I always find it curious when the anti-dispensational, anti-pre-trib rapture folks say that these doctrines did not exist until some specific time, often seems to be around the 19th century as mentioned above. Have they not read the Bible? God has dealt with mankind in different ways at different times. To give just two examples we have the Old Covenant from whence comes the title in English of Old Testament and the New Covenant from whence comes the title in English of New Testament. These are two manners of God dealing with humans. They represent two different dispensations. I could go on, suffice it to say that even non-dispensationalists believe in dispensations, even if they despise the terminology. Concerning a pre-tribulation rapture, it can certainly be soundly supported from the Bible even if not proved as certain, the same could be said of a mid-tribulation rapture stance. I would find it difficult to support a post-trib. rapture stance and the amillenial stance strikes me as coming from someone who has either never read the Bible or just doesn’t understand what it says. Jesus had a lot to say about end-time events. I am not sure why so many Christians disdain the observation of the our present time and lining things up with Scripture.

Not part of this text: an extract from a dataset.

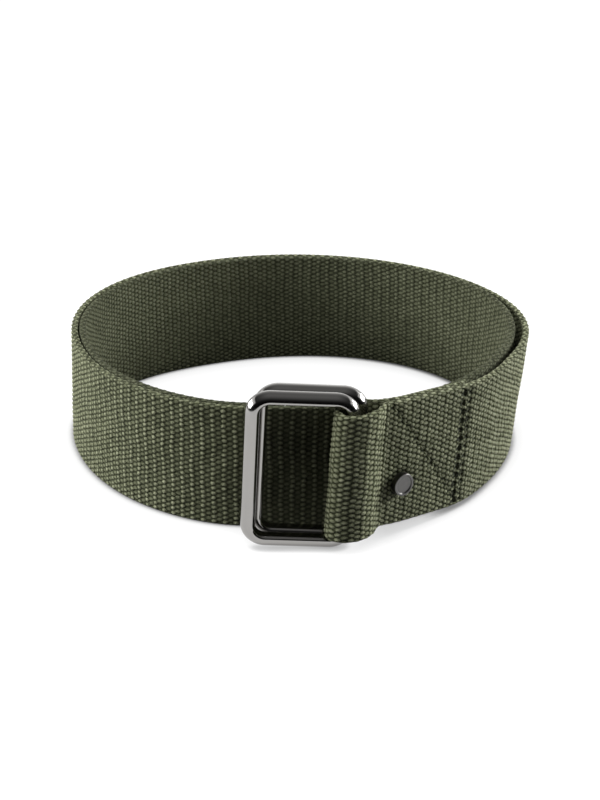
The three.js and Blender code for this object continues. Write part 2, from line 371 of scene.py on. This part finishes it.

Mike in Mound (Mound, MN?) -
First, why do you find the challenge of novelty “curious”? I think it’s a very good challenge – one of many that dissuaded me from holding the position. Does it not concern you at all that your eschatological views have been held by NO ONE outside the last 200 years (at best)? It should.
Second, it is an awfully ignorant and uncharitable charge against those who disagree with your eschatological system to say that they “never read the Bible or just doesn’t understand what it says”. Do you really believe this? Virtually all the Reformers were Amil. Jonathan Edwards was Postmil. Do you really believe all these men and others today – like R.C. Sproul – have “never read the Bible or just don’t understand what it says”? Good grief…
While I strongly disagree with a Pre-trib/Dispensational Premillennialism, I know there are very intelligent and godly men – like John McArthur – who hold the position. Eschatology is not an issue to divide over.